[Source records]

=-=-=

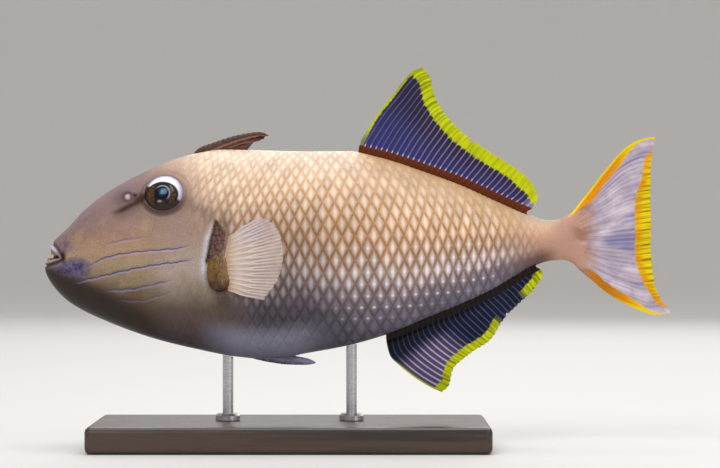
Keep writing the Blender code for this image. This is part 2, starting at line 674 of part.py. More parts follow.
def make_pectoral(name, side, look):
    """A fan of rays on a fleshy lobe, held close along the flank."""
    rows = [0.0, 0.25, 0.5, 0.75, 1.0]
    u, v, on_ray = fin_grid(PECTORAL, rows, 0.03)
    flat = fin_patch(PECTORAL)(u, v)
    x, z = flat[..., 0], flat[..., 1]
    near, far = PECTORAL_STANDS_OFF
    out = flank(x, z) + near + (far - near) * v**1.3
    middle = np.stack([x, side * out, z], axis=-1)
    along = np.gradient(middle, axis=1)
    over = np.gradient(middle, axis=0)
    normal = np.cross(along, over)
    normal /= np.linalg.norm(normal, axis=-1, keepdims=True)
    half = MEMBRANE + np.where(on_ray, RAY_RISE * (1 - 0.5 * v), 0.0)
    fan = fin_solid(name, middle, normal, half)
    lobe_x, lobe_out, lobe_z = LOBE
    lobe = ellipsoid("lobe", on_flank(lobe_x, lobe_z, side, lobe_out), LOBE_SIZE, (0, 0, 0), 16, 10)
    ridge_line = [on_flank(a - 0.6, b, side, 0.9) for a, b in PECTORAL["root"]]
    ridge = tube("ridge", ridge_line, FAN_ROOT_RADII, 2, steps=8)
    joined = combined(fan, [lobe, ridge], "UNION")
    return combined(joined, [body_envelope()], "DIFFERENCE", look)


def make_pelvic_spine(look):
    line = [(x, 0.0, z) for x, z in PELVIC]
    spine = tube("pelvic_spine", line, PELVIC_RADII, 3)
    return combined(spine, [body_envelope()], "DIFFERENCE", look)


def make_base(look):
    bpy.ops.mesh.primitive_cube_add(size=1.0)
    base = adopted("stand_base")
    base.data.transform(Matrix.Diagonal(Vector((*BASE_SIZE, 1.0 / MM)) * MM))
    base.location = (0, 0, 0.5 * BASE_SIZE[2] * MM)
    soft_edge = base.modifiers.new("edge", "BEVEL")
    soft_edge.width = BASE_EDGE * MM
    soft_edge.segments = 3
    return finished(base, look)


def make_rod(name, x, look):
    """A turned rod with a collar, its top trimmed to the belly."""
    bottom = BASE_SIZE[2] + GAP
    top = AXIS_HEIGHT + float(belly(x + SNOUT_AHEAD)) + 6.0
    shoulder = bottom + COLLAR_HEIGHT
    profile = [(0, top), (ROD_RADIUS, top), (ROD_RADIUS, shoulder), (COLLAR_RADIUS - 1, shoulder),
               (COLLAR_RADIUS, shoulder - 1), (COLLAR_RADIUS, bottom), (0, bottom)]
    mesh = bpy.data.meshes.new(name)
    edges = [(i, i + 1) for i in range(len(profile) - 1)]
    mesh.from_pydata([(r * MM, 0, z * MM) for r, z in profile], edges, [])
    rod = scene_object(name, mesh)
    rod.location = (x * MM, 0, 0)
    turned = rod.modifiers.new("turned", "SCREW")
    turned.steps = turned.render_steps = ROD_SIDES
    turned.use_merge_vertices = True
    turned.merge_threshold = 0.00001
    bpy.context.view_layer.update()
    return combined(baked(rod), [body_envelope()], "DIFFERENCE", look)


def build():
    make_head(SKIN)
    make_trunk(SKIN)
    make_tail_stalk(SKIN)
    tooth_row("teeth_upper", UPPER_LIP, IVORY)
    tooth_row("teeth_lower", LOWER_LIP, IVORY)
    for word, side in (("left", -1), ("right", 1)):
        eyeball("eye_" + word, side, look=EYE_DARK)
        make_pectoral("pectoral_fin_" + word, side, PALE_FIN)
    make_median_fin("dorsal_fin_rear", REAR_DORSAL, True, dorsal_sway, FIN_BLUE)
    make_median_fin("anal_fin", ANAL, False, anal_sway, FIN_BLUE)
    make_tail_fin(TAIL_LILAC)
    make_front_dorsal(SPINE_BROWN)
    make_pelvic_spine(PALE_FIN)
    make_base(DARK_WOOD)
    for word, x in ROD_PLACES.items():
        make_rod("stand_rod_" + word, x, STEEL)
    for piece in fish_parts.objects:
        piece.data.shade_smooth()
        piece.data.set_sharp_from_angle(angle=math.radians(35))


for old in list(bpy.data.objects):
    bpy.data.objects.remove(old)
fish_parts = bpy.data.collections.new("triggerfish")
bpy.context.scene.collection.children.link(fish_parts)
build()
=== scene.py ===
import math

import bpy
import numpy as np
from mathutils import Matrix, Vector


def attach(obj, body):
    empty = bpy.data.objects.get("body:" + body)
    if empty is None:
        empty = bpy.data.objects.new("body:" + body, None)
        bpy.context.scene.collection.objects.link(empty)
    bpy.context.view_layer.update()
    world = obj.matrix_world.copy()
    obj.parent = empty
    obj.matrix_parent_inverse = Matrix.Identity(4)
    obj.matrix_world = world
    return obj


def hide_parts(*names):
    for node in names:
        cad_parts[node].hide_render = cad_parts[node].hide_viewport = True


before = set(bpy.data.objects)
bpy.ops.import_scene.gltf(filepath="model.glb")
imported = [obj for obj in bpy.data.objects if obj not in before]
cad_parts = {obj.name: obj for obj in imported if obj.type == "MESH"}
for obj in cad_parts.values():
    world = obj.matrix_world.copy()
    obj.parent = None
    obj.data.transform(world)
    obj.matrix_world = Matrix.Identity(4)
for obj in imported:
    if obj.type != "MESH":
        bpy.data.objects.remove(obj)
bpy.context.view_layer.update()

# All sizes are in mm on the fish: x back from the snout's tip, z up from the body's axis,
# side -1 for the left flank and 1 for the right. The last step turns them into metres.
setup = {"axisHeight": 88.0, "snoutAhead": 110.0}
flanks = ((-1, "Left"), (1, "Right"))

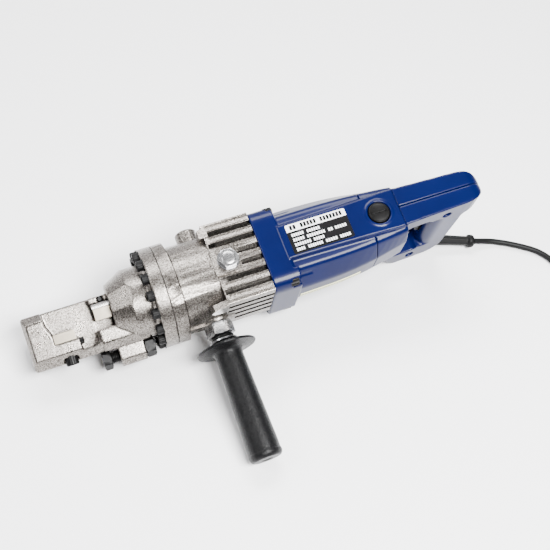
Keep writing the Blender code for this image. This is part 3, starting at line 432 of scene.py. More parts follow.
def plastic(name, colour, roughness, grain=700.0, depth=0.2, relief=0.0004, specular=0.15):
    look, tree, shader = new_look(name, colour, roughness, 0.0, specular)
    fine = noise_node(tree, grain, 4.0)
    tone = ramp_node(tree, fine.outputs["Fac"], [
        (0.35, tuple(c * 0.75 for c in colour)), (0.7, tuple(c * 1.5 for c in colour))])
    tree.links.new(tone.outputs["Color"], shader.inputs["Base Color"])
    rough = range_node(tree, fine.outputs["Fac"], 0.3, 0.7, roughness * 0.8, roughness * 1.2)
    tree.links.new(rough.outputs["Result"], shader.inputs["Roughness"])
    add_bump(tree, shader, fine.outputs["Fac"], depth, relief)
    return look


def plain(name, colour, roughness):
    """An even finish with only a trace of unevenness."""
    look, tree, shader = new_look(name, colour, roughness, 0.0, 0.12)
    fine = noise_node(tree, 500.0, 2.0)
    rough = range_node(tree, fine.outputs["Fac"], 0.3, 0.7, roughness * 0.9, roughness * 1.1)
    tree.links.new(rough.outputs["Result"], shader.inputs["Roughness"])
    add_bump(tree, shader, fine.outputs["Fac"], 0.04, 0.0002)
    return look


LOOKS = {
    "cast": cast_metal("cast_metal"),
    # A much darker copy of the cast look: painted shade for the grooves between the fins.
    "cast_painted_shade": cast_metal("cast_painted_shade", 1.0, 0.16),
    "blade": machined("blade_steel", (0.22, 0.195, 0.155), 0.36, (1.0, 1.0, 24.0)),
    "bright": machined("bright_steel", (0.30, 0.29, 0.28), 0.24, (1.0, 24.0, 1.0)),
    "zinc": machined("zinc_plate", (0.36, 0.36, 0.365), 0.26, (1.0, 12.0, 1.0)),
    "black_steel": black_steel("black_steel"),
    "blue": gloss_blue("gloss_blue"),
    "black_plastic": plastic("black_plastic", (0.002, 0.0019, 0.0019), 0.34, 900.0, 0.12),
    "grip": plastic("grip_plastic", (0.003, 0.003, 0.0033), 0.34, 520.0, 0.7, 0.0007, 0.14),
    "rubber": plastic("cord_rubber", (0.002, 0.002, 0.0021), 0.5, 1500.0, 0.12),
    "copper": machined("copper", (0.75, 0.38, 0.22), 0.3),
    "carbon": plastic("carbon", (0.03, 0.03, 0.03), 0.6),
    "lamination": machined("lamination", (0.33, 0.33, 0.35), 0.4, (60.0, 1.0, 1.0)),
    "seal": plastic("seal_rubber", (0.03, 0.11, 0.085), 0.5),
    "label_black": plain("label_black", (0.0015, 0.0015, 0.002), 0.4),
    "label_white": plain("label_white", (0.86, 0.86, 0.88), 0.4),
    "cream": plain("cream_trim", (0.80, 0.79, 0.50), 0.4),
}

SLOT_LOOKS = {
    "cast": "cast", "blade": "blade", "bright_steel": "bright", "black_oxide": "black_steel",
    "zinc": "zinc", "blue_shell": "blue", "black_plastic": "black_plastic", "rubber": "rubber",
    "copper": "copper", "carbon": "carbon", "lamination": "lamination", "seal": "seal",
    "label": "label_black",
}


def dress_nodes():
    """Every CAD node that stays gets its procedural material."""
    slots = {part["node"]: part["material_slot"] for part in frame["record"]["subparts"]}
    for name, obj in frame["nodes"].items():
        look = LOOKS[SLOT_LOOKS[slots[name]]]
        obj.data.materials.clear()
        obj.data.materials.append(look)


# Cord -----------------------------------------------------------------

CORD_R = 3.25
CORD_Z = 3.45
COIL_CENTRE = (364.0, -52.75)
COIL_OUTER_R = 49.9
COIL_PITCH = 6.6
COIL_UPPER_Z = 10.3
COIL_START = 165.0            # degrees, where the lead meets the outer turn
TURNS_DOWN, TURNS_LEVEL, TURNS_UP = 3.6, 0.2, 3.436
LEAD_ROUTE = [
    (241.9, 54.05, 7.8), (251.0, 52.65, 6.0), (261.0, 50.9, 4.2), (270.2, 47.6, CORD_Z),
    (279.0, 43.0, CORD_Z), (288.6, 37.3, CORD_Z), (298.0, 31.0, CORD_Z), (306.1, 24.5, CORD_Z),
    (312.6, 16.5, CORD_Z), (317.3, 7.2, CORD_Z), (319.9, -2.8, CORD_Z), (320.2, -15.25, CORD_Z),
]
INTO_COIL, OUT_OF_COIL = (318.8, -27.2, CORD_Z), (356.2, -104.5, 10.0)
TAIL_ROUTE = [(365.5, -109.45, 9.4), (370.5, -110.85, 9.2), (375.0, -111.85, 9.2)]
STEPS_PER_SPAN, STEPS_PER_TURN = 4, 24
PLUG_AT, PLUG_TURN_DEG = (375.3, -111.95, 9.2), -17.0
GUARD_START, GUARD_END = Vector((304.0, -6.4, -65.8)), Vector((356.0, -23.0, -72.0))


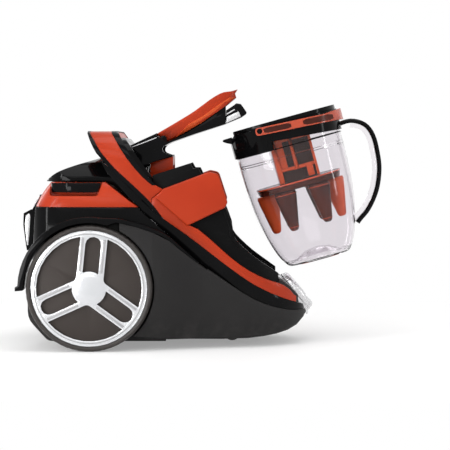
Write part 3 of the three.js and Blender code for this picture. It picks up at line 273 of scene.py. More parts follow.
# ---------------------------------------------------------------- finishes
def matte_black():
    """Grained body plastic, a little paler in patches towards the floor."""
    look = Finish("matte_black_plastic", (0.0125, 0.0118, 0.012), 0.5, Specular_IOR_Level=0.17)
    grain = look.noise(1500, 3)
    drift = look.noise(9, 2)
    look.tint(drift.ramp(0.3, 0.75), (0.018, 0.0172, 0.0172))
    low = 1 - look.axis("Z").ramp(0.012, 0.06)
    look.tint(low * look.noise(70, 4).ramp(0.45, 0.75) * 0.35, (0.05, 0.047, 0.044))
    look.rough(0.42 + grain * 0.14 + drift * 0.06)
    look.relief(grain, 0.00022, 0.55)
    return look


def gloss_black():
    """Polished black plastic with faint moulding waves and hairline marks."""
    look = Finish("gloss_black_plastic", (0.0018, 0.0018, 0.002), 0.1, Specular_IOR_Level=0.085)
    hair = look.noise(120, 5, look.stretched(1, 14, 5), 0.7)
    look.rough(0.08 + hair.ramp(0.45, 0.8) * 0.12)
    look.tint(look.noise(14, 2).ramp(0.35, 0.8), (0.0038, 0.0038, 0.0043))
    look.relief(look.noise(45, 1), 0.0004, 0.05)
    return look


def liner_black():
    """Satin black of the cup bay and of the duct's seal."""
    look = Finish("satin_black_liner", (0.003, 0.003, 0.0032), 0.32, Specular_IOR_Level=0.07)
    grain = look.noise(900, 2)
    rub = look.noise(60, 5, look.stretched(1, 1, 5), 0.65)
    look.tint(rub.ramp(0.55, 0.8) * 0.6, (0.012, 0.0115, 0.012))
    look.rough(0.28 + rub * 0.16)
    look.relief(grain, 0.00012, 0.35)
    return look


def orange_red():
    """Orange-red satin-gloss moulding with depth in its colour."""
    look = Finish("orange_red_plastic", (0.355, 0.026, 0.005), 0.26, Specular_IOR_Level=0.16,
                  Coat_Weight=0.06, Coat_Roughness=0.1)
    drift = look.noise(11, 2)
    look.tint(drift.ramp(0.35, 0.8) * 0.7, (0.46, 0.04, 0.0085))
    fleck = look.noise(2600, 1)
    look.tint(fleck.ramp(0.6, 0.75) * 0.18, (0.48, 0.07, 0.024))
    hair = look.noise(150, 5, look.stretched(3, 1, 12), 0.7)
    look.rough(0.24 + hair * 0.12)
    look.relief(look.noise(320, 1), 0.00015, 0.12)
    return look


def painted_lit_red():
    """A paler copy of the orange-red, painted light: it paints the glow of thin mouldings that light shines
    through, and the lever's lip lit from below.
    """
    look = Finish("painted_lit_orange_red", (0.62, 0.09, 0.024), 0.28, Specular_IOR_Level=0.16)
    look.tint(look.noise(24, 2).ramp(0.35, 0.75) * 0.7, (0.5, 0.052, 0.012))
    look.rough(0.24 + look.noise(180, 4) * 0.12)
    look.relief(look.noise(320, 1), 0.00015, 0.12)
    return look


def bright_rim():
    """Satin plated plastic of the wheel trims, worn a little duller in patches."""
    look = Finish("plated_silver", (0.74, 0.75, 0.77), 0.2, Metallic=0.9)
    brushed = look.noise(400, 4, look.stretched(1, 0.2, 1), 0.6)
    look.tint(look.noise(30, 3).ramp(0.3, 0.8) * 0.5, (0.6, 0.61, 0.63))
    look.rough(0.18 + brushed * 0.12)
    look.relief(look.noise(800, 2), 0.0001, 0.08)
    return look


def silver_plastic():
    """Painted silver of the hose inlet and thin trims; on the rear grille's sides and along the arm it is a
    painted reflection and a painted highlight.
    """
    look = Finish("silver_paint_and_painted_sheen", (0.66, 0.66, 0.67), 0.25, Metallic=0.6, Coat_Weight=0.4)
    flake = look.noise(3000, 1)
    look.tint(flake.ramp(0.5, 0.8) * 0.25, (0.76, 0.76, 0.77))
    look.rough(0.22 + look.noise(200, 3) * 0.12)
    look.relief(flake, 0.00003, 0.04)
    return look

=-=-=

• **Required task**
Display every line of the listing that contains the string "Identity".

• **Output of the exercise**
    obj.matrix_parent_inverse = Matrix.Identity(4)
    obj.matrix_world = Matrix.Identity(4)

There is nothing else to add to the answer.